+++ SUPPLIED RECORDS

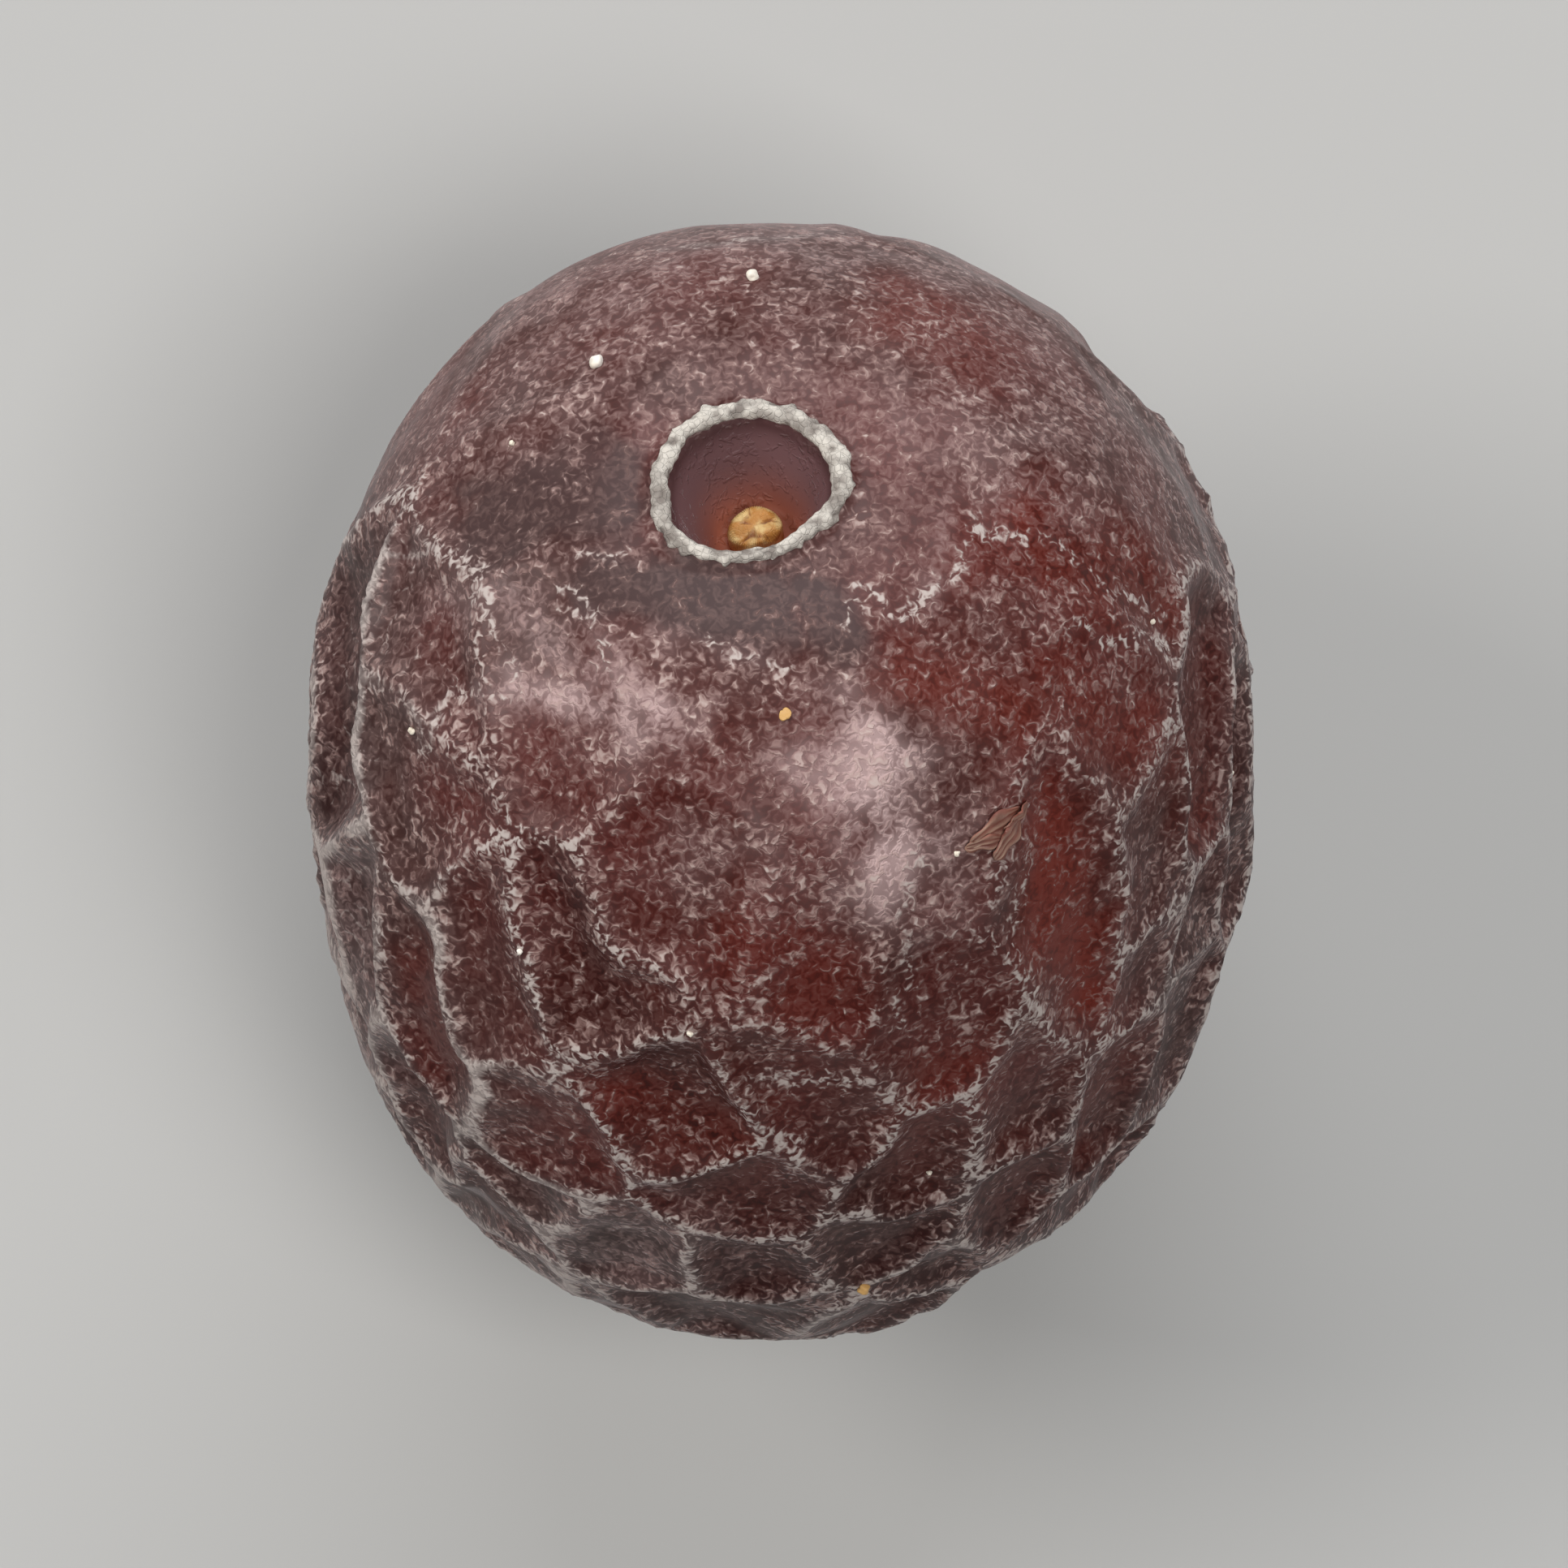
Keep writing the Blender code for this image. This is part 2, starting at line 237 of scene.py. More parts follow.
def rough(points, length, seed=0.0):
    """Smooth noise from -1 to 1 at each point, whose lumps are about length millimetres wide."""
    shift = Vector((seed, -seed, 0.5 * seed))
    return np.array([noise.noise(Vector(point) / length + shift) for point in points])


def patches(points, level, *layers):
    """A number near level at each point, made uneven by layers of noise: size, length and seed."""
    values = np.full(len(points), level)
    for size, length, seed in layers:
        values += size * rough(points, length, seed)
    return values


print("helpers are ready")

# %% [markdown]
# ## The plain body
# Before its wrinkles the fruit is a barrel: rounder than an egg's end and a little deeper than it is
# wide. A power a bit above two in the ellipse's formula gives such a barrel. These numbers repeat the
# solid's, so that the dressed skin lies where the solid does.

# %% Body, stance and where a point seen from above lies on the body
HALF_LENGTH, HALF_WIDTH, HALF_DEPTH = 13.1, 10.3, 11.3
BARREL_POWER = 2.35
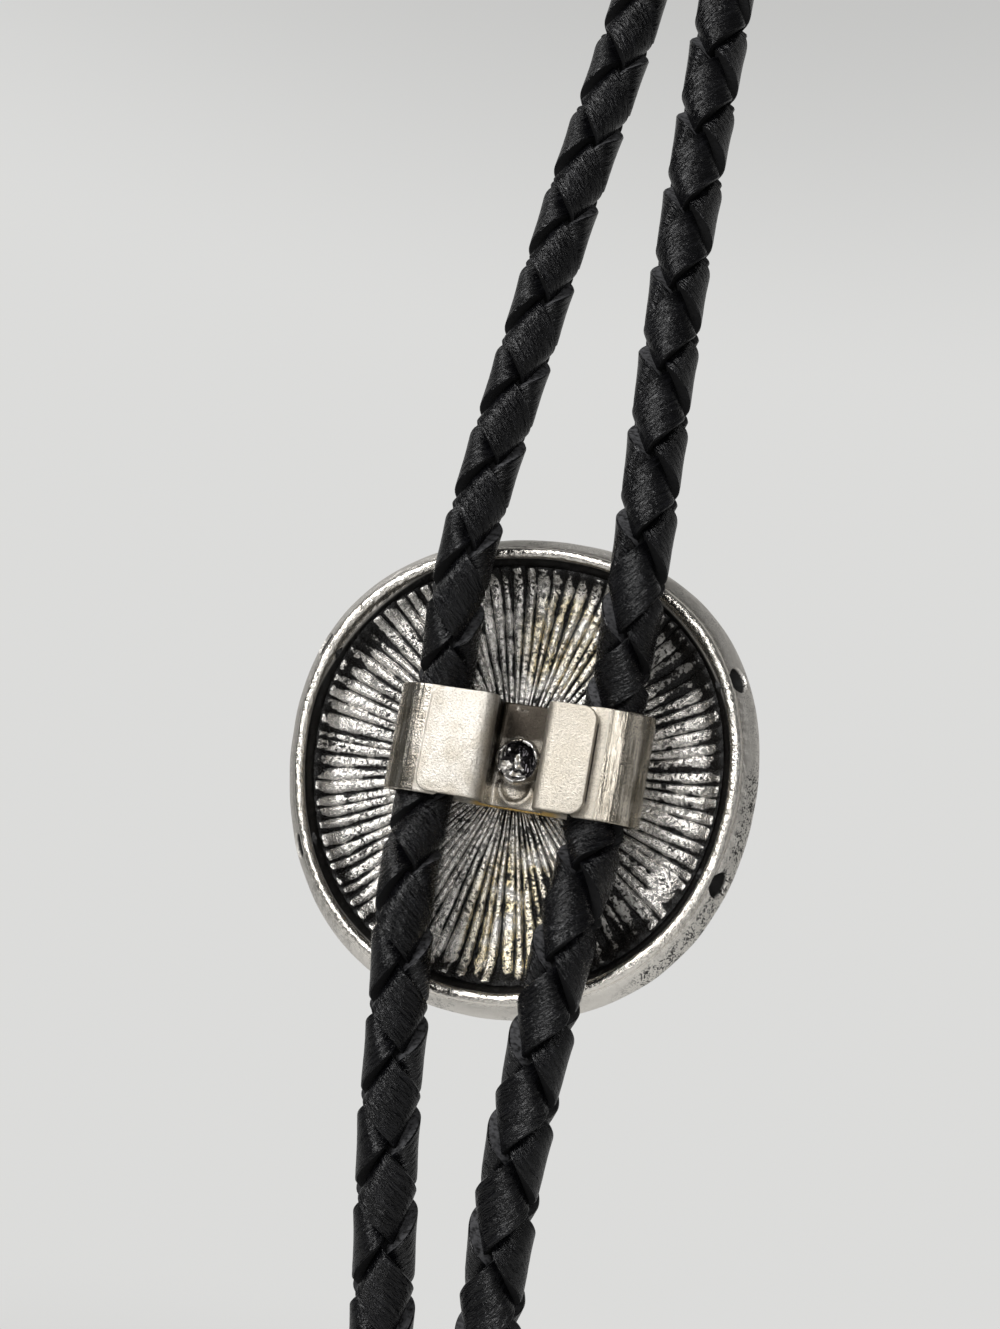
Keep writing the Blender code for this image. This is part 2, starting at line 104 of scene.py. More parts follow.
# Routes of the cords, as in the part's source: x, y, z
NECK_ROUTE = [
    (7.20, -0.25, 1.25),
    (7.20, -0.25, 5.8),
    (7.10, 0.20, 8.5),
    (6.88, 1.40, 11.6),
    (6.55, 2.75, 14.8),
    (6.25, 3.35, 18.0),
    (5.60, 3.40, 26.0),
    (4.55, 3.40, 35.0),
    (2.35, 3.40, 54.0),
    (-0.60, 3.40, 75.5),
    (-1.10, 3.40, 94.0),
    (4.60, 3.40, 128.0),
    (17.0, 3.40, 168.0),
    (33.5, 3.40, 212.0),
    (47.5, 3.40, 258.0),
    (53.4, 3.40, 303.0),
    (43.5, 3.40, 344.0),
    (22.5, 3.40, 365.5),
    (-4.6, 3.40, 372.0),
    (-31.7, 3.40, 365.5),
    (-52.7, 3.40, 344.0),
    (-62.6, 3.40, 303.0),
    (-56.7, 3.40, 258.0),
    (-42.7, 3.40, 212.0),
    (-26.2, 3.40, 168.0),
    (-13.8, 3.40, 128.0),
    (-9.3, 3.40, 94.0),
    (-9.05, 3.40, 75.5),
    (-8.95, 3.40, 54.0),
    (-9.30, 3.40, 35.0),
    (-9.60, 3.40, 26.0),
    (-9.75, 3.35, 18.0),
    (-9.60, 2.75, 14.8),
    (-9.35, 1.40, 11.6),
    (-9.05, 0.20, 8.5),
    (-8.90, -0.25, 5.8),
    (-8.90, -0.25, 1.25),
]
LEFT_TAIL_ROUTE = [
    (7.20, -0.25, 0.95),
    (7.20, -0.25, -3.6),
    (7.05, 0.20, -6.3),
    (6.70, 1.40, -9.4),
    (6.15, 2.75, -12.8),
    (5.60, 3.35, -16.2),
    (4.75, 3.40, -22.0),
    (3.90, 3.40, -30.0),
    (2.65, 3.40, -38.0),
    (1.50, 3.40, -44.8),
    (0.86, 3.40, -49.5),
    (0.62, 3.40, -53.5),
    (0.60, 3.40, -60.0),
]
RIGHT_TAIL_ROUTE = [
    (-8.90, -0.25, 0.95),
    (-8.90, -0.25, -3.6),
    (-8.90, 0.20, -6.3),
    (-8.86, 1.40, -9.4),
    (-8.70, 2.75, -12.8),
    (-8.50, 3.35, -16.2),
    (-8.10, 3.40, -22.0),
    (-7.65, 3.40, -30.0),
    (-7.50, 3.40, -38.0),
    (-7.78, 3.40, -44.8),
    (-8.08, 3.40, -49.5),
    (-8.25, 3.40, -53.5),
    (-8.27, 3.40, -60.0),
]

# Casting: radii from its axis, depths below the crest of the back rim
CONCHO_RADIUS = 22.5
WIDEST_DEPTH = 2.9
EDGE_DEPTH = 4.7
DOME_RISE = 1.5
FRONT_BORDER = 2.2
FRONT_STEP = 0.35
LIP_RADIUS = 20.6
LIP_BEAD = 0.5
FLOOR_RADIUS = 19.2
FLOOR_DEPTH = 2.1
SEAT_RADIUS = 4.4
SEAT_DEPTH = 3.2
FLOOR_CURVE = 3.0
RIB_COUNT = 90
RIB_DEPTH = 0.4
RIB_COLUMNS = 12
FLOOR_ROWS = 62
THREE_LOBES = 0.31
THREE_LOBES_BEARING = math.radians(27.5)
FOUR_LOBES = 0.32
FOUR_LOBES_BEARING = math.radians(40.4)
HOLE_BEARINGS = [math.radians(angle) for angle in (24, 151, 200, 331)]
HOLE_LENGTH = 2.3
HOLE_HEIGHT = 1.2
HOLE_DEPTH = 1.35
HOLE_SUNK = 1.5
# Surface worked by hand: how far it wanders, how often, and the seed of that noise
HAND_WORK = (0.05, 0.35)
HAND_SEED = 4
# Marks on the casting: place in X and Z, and reach both ways
DENSE_PITS = ((-20.0, -8.0), (9.0, 13.0))
DARKER_PLACES = [((-13.5, 12.6), (5.5, 4.8)), ((-10.0, -12.5), (7.0, 6.0))]
YELLOW_PLACES = [((-2.6, 12.4), (5.2, 5.6)), ((-2.2, -13.6), (5.6, 8.4))]
WORN_PLACE = (-15.5, -8.1)
WORN_RADIUS = 1.9

# Clip
GAP = 0.2
SHEET = 0.6
SHEET_EDGE = 0.14
SHEET_SPACING = 0.22
SHEET_ROWS = 61
CLIP_X = -0.85
CLIP_Z = 1.1
CORD_SPACING = 16.1
BACK_STRIP_HEIGHT = 9.9
FLAP_STRIP_HEIGHT = 9.6
CURL_HALF_WIDTH = 3.6
CURL_HALF_DEPTH = 2.45
CURL_END_ANGLE = math.radians(122)
TROUGH_HALF_WIDTH = 2.35
TROUGH_LEAN = 0.35
PAD_BEND = 0.8
FLAP_BEND = 0.9
LEFT_FLAP_REACH = 8.0
RIGHT_FLAP_REACH = 7.4
FLAP_CORNER = 1.3
CURL_CORNER = 0.5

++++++

WHAT TO PRODUCE:
Extract the full set of entries word for word.

TASK SOLUTION:
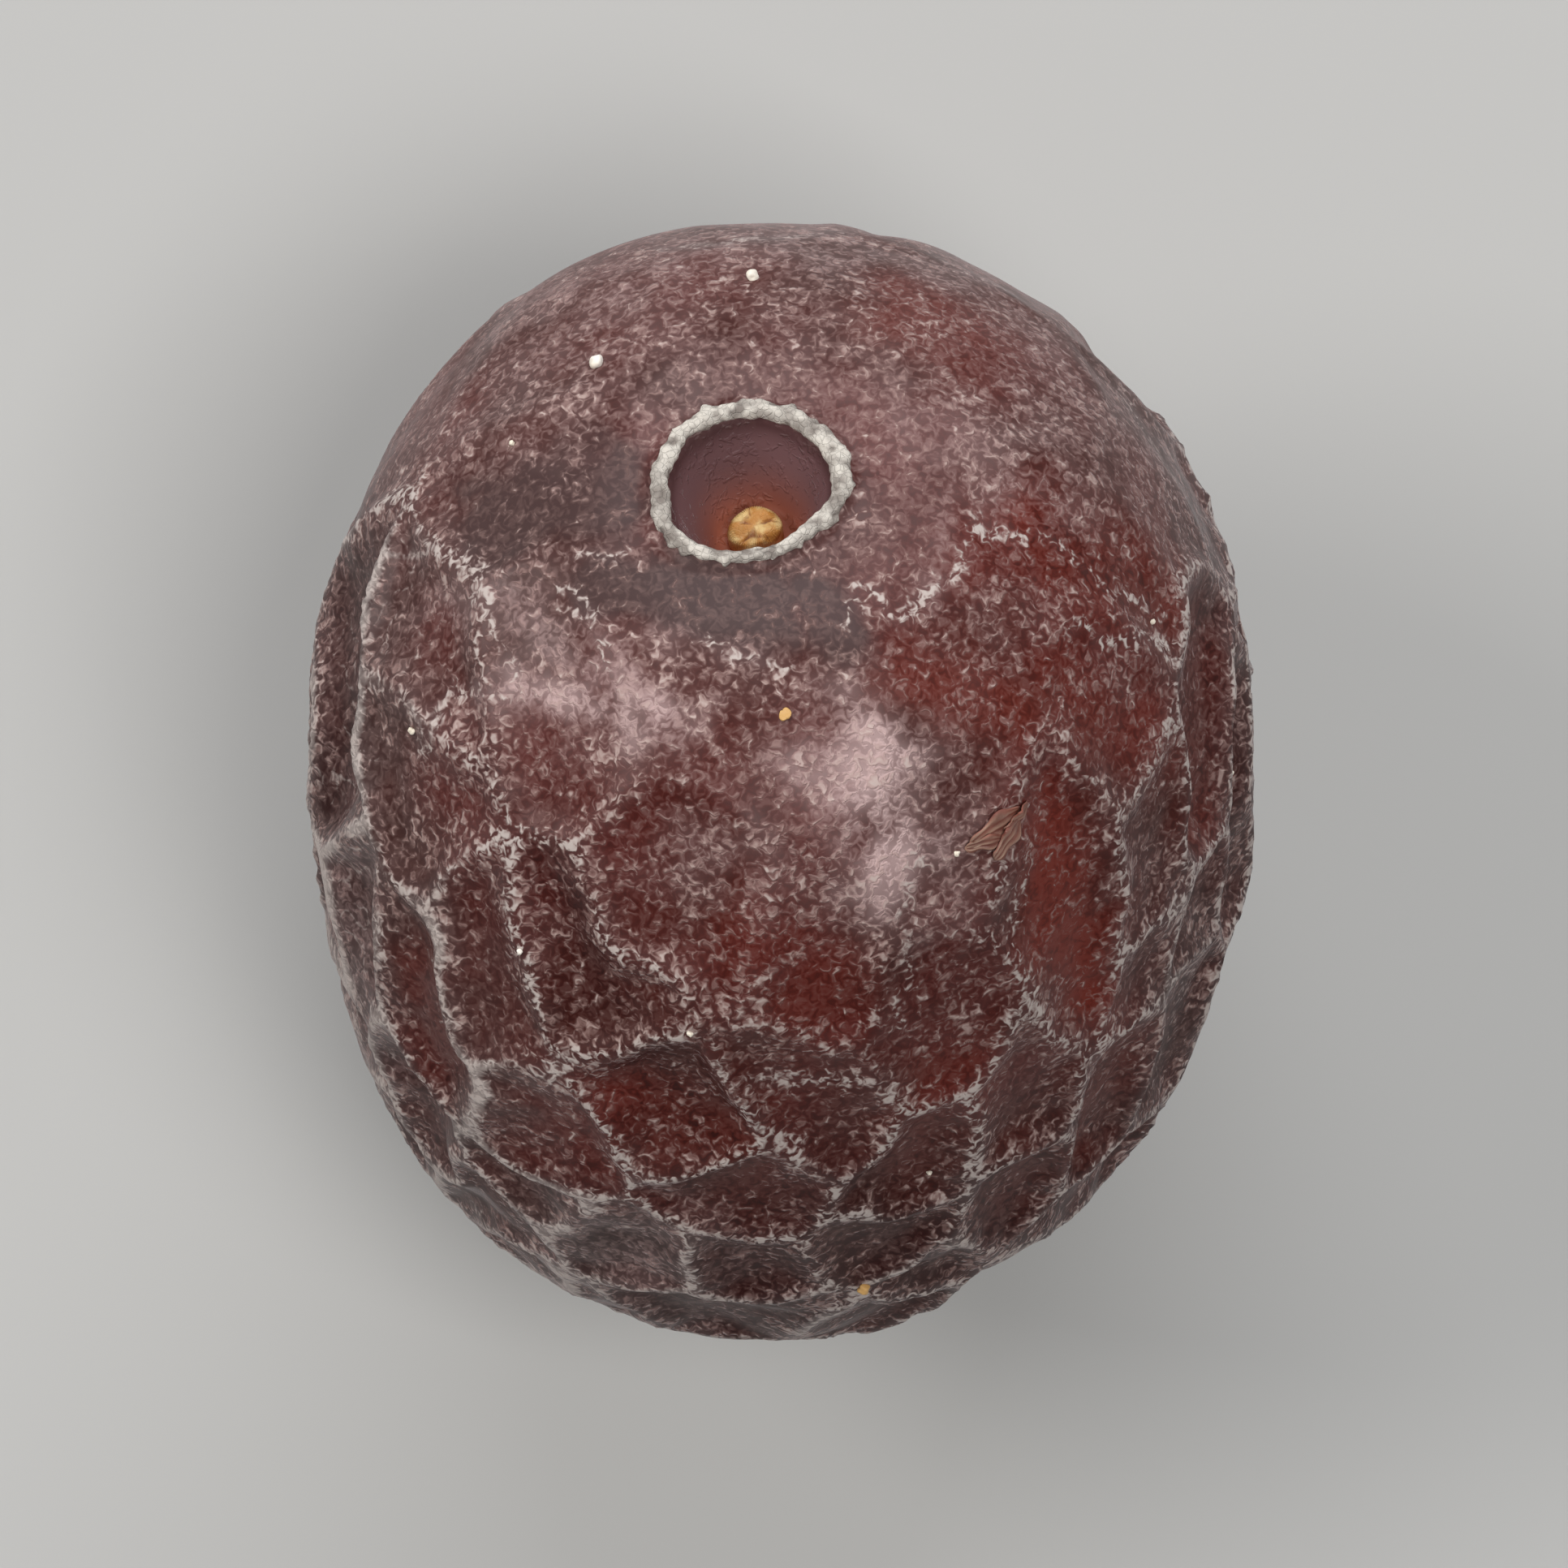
Keep writing the Blender code for this image. This is part 2, starting at line 237 of scene.py. More parts follow.
def rough(points, length, seed=0.0):
    """Smooth noise from -1 to 1 at each point, whose lumps are about length millimetres wide."""
    shift = Vector((seed, -seed, 0.5 * seed))
    return np.array([noise.noise(Vector(point) / length + shift) for point in points])


def patches(points, level, *layers):
    """A number near level at each point, made uneven by layers of noise: size, length and seed."""
    values = np.full(len(points), level)
    for size, length, seed in layers:
        values += size * rough(points, length, seed)
    return values


print("helpers are ready")

# %% [markdown]
# ## The plain body
# Before its wrinkles the fruit is a barrel: rounder than an egg's end and a little deeper than it is
# wide. A power a bit above two in the ellipse's formula gives such a barrel. These numbers repeat the
# solid's, so that the dressed skin lies where the solid does.

# %% Body, stance and where a point seen from above lies on the body
HALF_LENGTH, HALF_WIDTH, HALF_DEPTH = 13.1, 10.3, 11.3
BARREL_POWER = 2.35
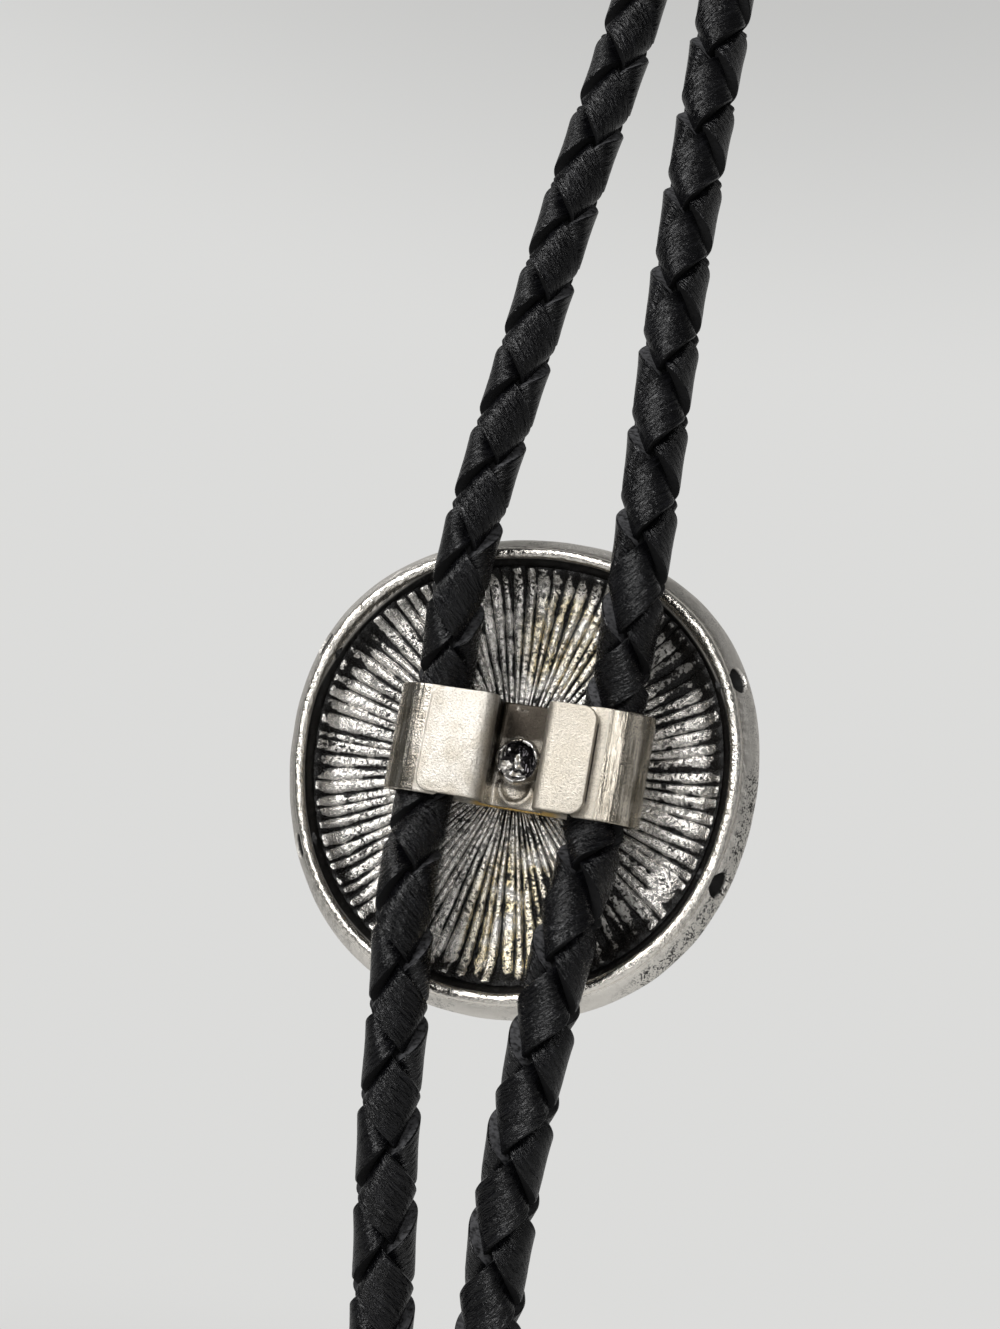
Keep writing the Blender code for this image. This is part 2, starting at line 104 of scene.py. More parts follow.
# Routes of the cords, as in the part's source: x, y, z
NECK_ROUTE = [
    (7.20, -0.25, 1.25),
    (7.20, -0.25, 5.8),
    (7.10, 0.20, 8.5),
    (6.88, 1.40, 11.6),
    (6.55, 2.75, 14.8),
    (6.25, 3.35, 18.0),
    (5.60, 3.40, 26.0),
    (4.55, 3.40, 35.0),
    (2.35, 3.40, 54.0),
    (-0.60, 3.40, 75.5),
    (-1.10, 3.40, 94.0),
    (4.60, 3.40, 128.0),
    (17.0, 3.40, 168.0),
    (33.5, 3.40, 212.0),
    (47.5, 3.40, 258.0),
    (53.4, 3.40, 303.0),
    (43.5, 3.40, 344.0),
    (22.5, 3.40, 365.5),
    (-4.6, 3.40, 372.0),
    (-31.7, 3.40, 365.5),
    (-52.7, 3.40, 344.0),
    (-62.6, 3.40, 303.0),
    (-56.7, 3.40, 258.0),
    (-42.7, 3.40, 212.0),
    (-26.2, 3.40, 168.0),
    (-13.8, 3.40, 128.0),
    (-9.3, 3.40, 94.0),
    (-9.05, 3.40, 75.5),
    (-8.95, 3.40, 54.0),
    (-9.30, 3.40, 35.0),
    (-9.60, 3.40, 26.0),
    (-9.75, 3.35, 18.0),
    (-9.60, 2.75, 14.8),
    (-9.35, 1.40, 11.6),
    (-9.05, 0.20, 8.5),
    (-8.90, -0.25, 5.8),
    (-8.90, -0.25, 1.25),
]
LEFT_TAIL_ROUTE = [
    (7.20, -0.25, 0.95),
    (7.20, -0.25, -3.6),
    (7.05, 0.20, -6.3),
    (6.70, 1.40, -9.4),
    (6.15, 2.75, -12.8),
    (5.60, 3.35, -16.2),
    (4.75, 3.40, -22.0),
    (3.90, 3.40, -30.0),
    (2.65, 3.40, -38.0),
    (1.50, 3.40, -44.8),
    (0.86, 3.40, -49.5),
    (0.62, 3.40, -53.5),
    (0.60, 3.40, -60.0),
]
RIGHT_TAIL_ROUTE = [
    (-8.90, -0.25, 0.95),
    (-8.90, -0.25, -3.6),
    (-8.90, 0.20, -6.3),
    (-8.86, 1.40, -9.4),
    (-8.70, 2.75, -12.8),
    (-8.50, 3.35, -16.2),
    (-8.10, 3.40, -22.0),
    (-7.65, 3.40, -30.0),
    (-7.50, 3.40, -38.0),
    (-7.78, 3.40, -44.8),
    (-8.08, 3.40, -49.5),
    (-8.25, 3.40, -53.5),
    (-8.27, 3.40, -60.0),
]

# Casting: radii from its axis, depths below the crest of the back rim
CONCHO_RADIUS = 22.5
WIDEST_DEPTH = 2.9
EDGE_DEPTH = 4.7
DOME_RISE = 1.5
FRONT_BORDER = 2.2
FRONT_STEP = 0.35
LIP_RADIUS = 20.6
LIP_BEAD = 0.5
FLOOR_RADIUS = 19.2
FLOOR_DEPTH = 2.1
SEAT_RADIUS = 4.4
SEAT_DEPTH = 3.2
FLOOR_CURVE = 3.0
RIB_COUNT = 90
RIB_DEPTH = 0.4
RIB_COLUMNS = 12
FLOOR_ROWS = 62
THREE_LOBES = 0.31
THREE_LOBES_BEARING = math.radians(27.5)
FOUR_LOBES = 0.32
FOUR_LOBES_BEARING = math.radians(40.4)
HOLE_BEARINGS = [math.radians(angle) for angle in (24, 151, 200, 331)]
HOLE_LENGTH = 2.3
HOLE_HEIGHT = 1.2
HOLE_DEPTH = 1.35
HOLE_SUNK = 1.5
# Surface worked by hand: how far it wanders, how often, and the seed of that noise
HAND_WORK = (0.05, 0.35)
HAND_SEED = 4
# Marks on the casting: place in X and Z, and reach both ways
DENSE_PITS = ((-20.0, -8.0), (9.0, 13.0))
DARKER_PLACES = [((-13.5, 12.6), (5.5, 4.8)), ((-10.0, -12.5), (7.0, 6.0))]
YELLOW_PLACES = [((-2.6, 12.4), (5.2, 5.6)), ((-2.2, -13.6), (5.6, 8.4))]
WORN_PLACE = (-15.5, -8.1)
WORN_RADIUS = 1.9

# Clip
GAP = 0.2
SHEET = 0.6
SHEET_EDGE = 0.14
SHEET_SPACING = 0.22
SHEET_ROWS = 61
CLIP_X = -0.85
CLIP_Z = 1.1
CORD_SPACING = 16.1
BACK_STRIP_HEIGHT = 9.9
FLAP_STRIP_HEIGHT = 9.6
CURL_HALF_WIDTH = 3.6
CURL_HALF_DEPTH = 2.45
CURL_END_ANGLE = math.radians(122)
TROUGH_HALF_WIDTH = 2.35
TROUGH_LEAN = 0.35
PAD_BEND = 0.8
FLAP_BEND = 0.9
LEFT_FLAP_REACH = 8.0
RIGHT_FLAP_REACH = 7.4
FLAP_CORNER = 1.3
CURL_CORNER = 0.5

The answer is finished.